# RECORDED DATA:

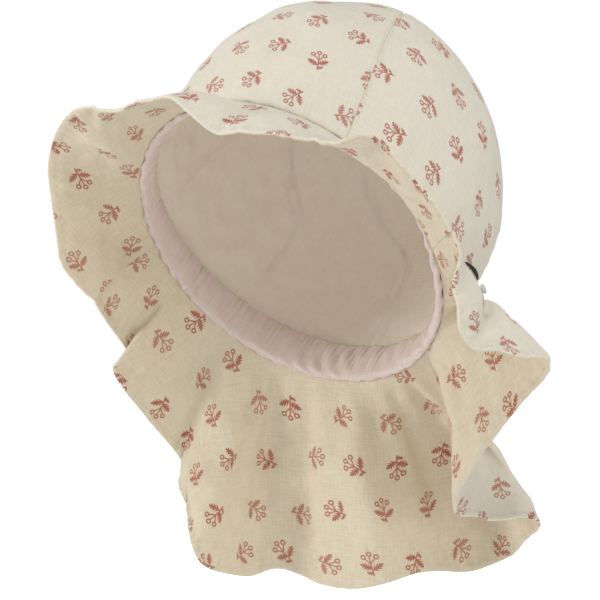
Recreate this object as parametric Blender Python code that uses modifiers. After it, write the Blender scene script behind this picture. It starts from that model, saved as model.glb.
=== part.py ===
"""A small child's cotton sun hat: four crown panels, a loose lining, a gathered inner band, a short
soft brim round the front and a long flared flap down the neck, in metres.

The hat is modelled in its own frame, with the middle of the rim at the origin, -Y to the front, +X to
the wearer's left and +Z along the crown. An empty then leans it back, as it is worn with the face
turned up, so that the flap hangs straight down under its own weight.
"""

import math
from collections import namedtuple

import bmesh
import bpy
from mathutils import Matrix, Vector

# Head opening and crown
HEAD_LENGTH = 0.170
HEAD_WIDTH = 0.156
CROWN_HEIGHT = 0.133
CROWN_SQUARENESS = 3.3
CROWN_ROUNDNESS = 2.3
CROWN_SWELL = 0.08
HALF_PANEL = 45.0
SEAM_LEAN = 15.0
LEAN_BACK = math.radians(50.0)

# Cloth
OUTER_CLOTH = 0.0012
LINING_CLOTH = 0.0010
SEAM_GAP = 0.0004
LAYER_GAP = 0.0009

# Lining and band
LINING_START = 0.012
BAND_FRONT_HEIGHT = 0.009
BAND_BACK_HEIGHT = 0.019
BAND_FULLNESS = 0.0020
BAND_ROLL = 0.0026
GATHERS = 44
GATHER_DEPTH = 0.0007

# Brim and flap
BRIM_WIDTH = 0.052
FLAP_LENGTH = 0.110
SIDE_SEAM_RIGHT = -90.0
SIDE_SEAM_LEFT = 92.0

# Tab and button
TAB_WIDTH = 0.0026
TAB_TIP_WIDTH = 0.0008
TAB_THICKNESS = 0.0010
TAB_ANGLES = (107.0, 125.0)
TAB_RISES = (0.017, 0.034)
BUTTON_RADIUS = 0.0022
BUTTON_HEIGHT = 0.0016
BUTTON_ANGLE = 113.0
BUTTON_DOWN = 0.52

# How finely each piece is cut
GORE_COLUMNS = 10
GORE_ROWS = 12
LINING_COLUMNS = 40
COLUMNS_PER_ROW = 4
PROFILE_STEPS = 6
SAMPLES_PER_GATHER = 4
TAB_COLUMNS = 6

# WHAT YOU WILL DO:
Reproduce every line of the material above exactly.

# ANSWER TO THE TASK:
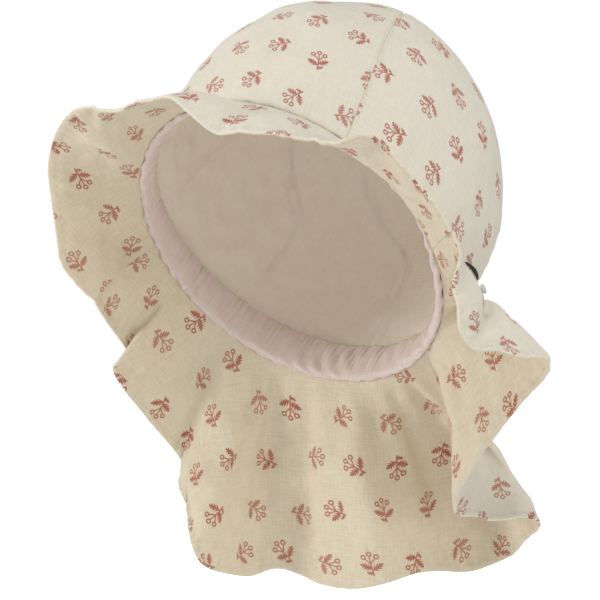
Recreate this object as parametric Blender Python code that uses modifiers. After it, write the Blender scene script behind this picture. It starts from that model, saved as model.glb.
=== part.py ===
"""A small child's cotton sun hat: four crown panels, a loose lining, a gathered inner band, a short
soft brim round the front and a long flared flap down the neck, in metres.

The hat is modelled in its own frame, with the middle of the rim at the origin, -Y to the front, +X to
the wearer's left and +Z along the crown. An empty then leans it back, as it is worn with the face
turned up, so that the flap hangs straight down under its own weight.
"""

import math
from collections import namedtuple

import bmesh
import bpy
from mathutils import Matrix, Vector

# Head opening and crown
HEAD_LENGTH = 0.170
HEAD_WIDTH = 0.156
CROWN_HEIGHT = 0.133
CROWN_SQUARENESS = 3.3
CROWN_ROUNDNESS = 2.3
CROWN_SWELL = 0.08
HALF_PANEL = 45.0
SEAM_LEAN = 15.0
LEAN_BACK = math.radians(50.0)

# Cloth
OUTER_CLOTH = 0.0012
LINING_CLOTH = 0.0010
SEAM_GAP = 0.0004
LAYER_GAP = 0.0009

# Lining and band
LINING_START = 0.012
BAND_FRONT_HEIGHT = 0.009
BAND_BACK_HEIGHT = 0.019
BAND_FULLNESS = 0.0020
BAND_ROLL = 0.0026
GATHERS = 44
GATHER_DEPTH = 0.0007

# Brim and flap
BRIM_WIDTH = 0.052
FLAP_LENGTH = 0.110
SIDE_SEAM_RIGHT = -90.0
SIDE_SEAM_LEFT = 92.0

# Tab and button
TAB_WIDTH = 0.0026
TAB_TIP_WIDTH = 0.0008
TAB_THICKNESS = 0.0010
TAB_ANGLES = (107.0, 125.0)
TAB_RISES = (0.017, 0.034)
BUTTON_RADIUS = 0.0022
BUTTON_HEIGHT = 0.0016
BUTTON_ANGLE = 113.0
BUTTON_DOWN = 0.52

# How finely each piece is cut
GORE_COLUMNS = 10
GORE_ROWS = 12
LINING_COLUMNS = 40
COLUMNS_PER_ROW = 4
PROFILE_STEPS = 6
SAMPLES_PER_GATHER = 4
TAB_COLUMNS = 6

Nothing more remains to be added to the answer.